Dangerous Devices - ASTRA BT311 Multi Way Extension Lead

A hideous device which is dangerous in just about every way possible.

This item was obtained on eBay from a seller based in the UK, the item was also shipped from the UK.
Without even opening the packaging, several major problems are evident. The illegal 3 pin plug is a poor copy of a BS1363 type, and does not have a fuse. None of the socket outlets have shutters of any kind.

The packaging does not have any manufacturer's name, address, barcode or any other identification.

The Video

View this video on Youtube.

Initial Testing

A basic test for electrical items such as extension leads is to confirm earth continuity from the plug pin to the earth holes of the sockets, and to any exposed metal parts. This device fails the test, there is apparently no continuity at all.


The three pin plug is blatantly non-compliant - pins are the wrong length and incorrectly spaced. There is no fuse.

The three pin sockets are of the type where a whole range of different plugs can be inserted, resulting in the holes being far larger than on sockets designed for a single type of plug. There are no shutters of any kind.

The blue item above the voltmeter is a switch.


Internally, connections are all poorly soldered together. Wire ends have not been trimmed properly, leaving excess wire on some terminals.

The power indicator is a standard LED and small resistor, with bare wires connecting it directly across the supply.

All of the socket terminals are loose, only being held in place by small pegs on the rear plastic casing.

Line is switched, neutral and earth are directly connected. The earth wire is solid green - it should be green/yellow stripe.

Wire Testing

The flex is a very strange type - the inner insulated conductors are loose within the white outer covering. The individual conductors have an inconsistent appearance, with the colour varying considerably.
The surface of the insulation is textured and irregular. The inner conductors appear to be copper plated aluminium - certainly not solid copper.

The section of flex tested is 86cm long. Resistance values in ohms are Brown:0.540, Blue:0.568, Green:1.996
The flex as supplied is 1.2m long, which using those resistance figures equates to Brown 0.753 and Blue 0.792, a total resistance of 1.545 ohms.

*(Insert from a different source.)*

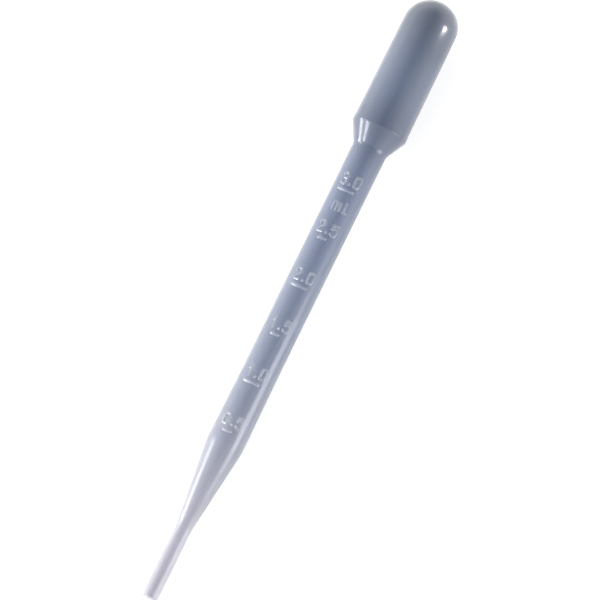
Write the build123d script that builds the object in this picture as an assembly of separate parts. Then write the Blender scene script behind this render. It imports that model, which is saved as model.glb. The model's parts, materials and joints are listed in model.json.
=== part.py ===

If the device was used at it's alleged maximum rating of 10 amps, volt drop in the flex would be 15.45 volts, or about 6.5% if used on a 240V supply.

Power dissipated in the flex would be 154 watts - a substantial amount of power which would result in the temperature of the flex rising significantly.

Earth Wire

The earth is not connected, but even if it was, it would be useless. The section tested had a resistance of nearly 2 ohms, equivalent to 2.785 ohms for the whole 1.2m length. A fault between line and earth inside the adaptor would have a resistance of 3.583 ohms.
Assuming an impedance for a typical socket outlet of around 0.5 ohms - (0.35 ohms for the supply and 0.15 ohms for the circuit wiring) - gives a total of just over 4 ohms, or a fault current of 60A at 240V. As there is no fuse in the plug, the next protective device would probably be a 32A circuit breaker or 30A fuse. A current of 60A there will not trip the breaker or blow the fuse for well over a minute.

If the circuit included an RCD it would trip very quickly. If not, 60 amps would flow through the adaptor and flex causing it to heat up and burst into flames.

Ebay listing for this item (July 2014)

eBay listing for Astra BT311 Multway Adaptor, July 2014 This image is the ebay listing captured in July 2014, shortly after purchasing the adaptor.

The listing describes the item accurately, as the description is taken fron the product packaging. The seller despatched the item quickly and used decent packaging.

It is likely that the seller was unaware of the dangerous nature of this product.

The listing has since ended and the item is no longer for sale.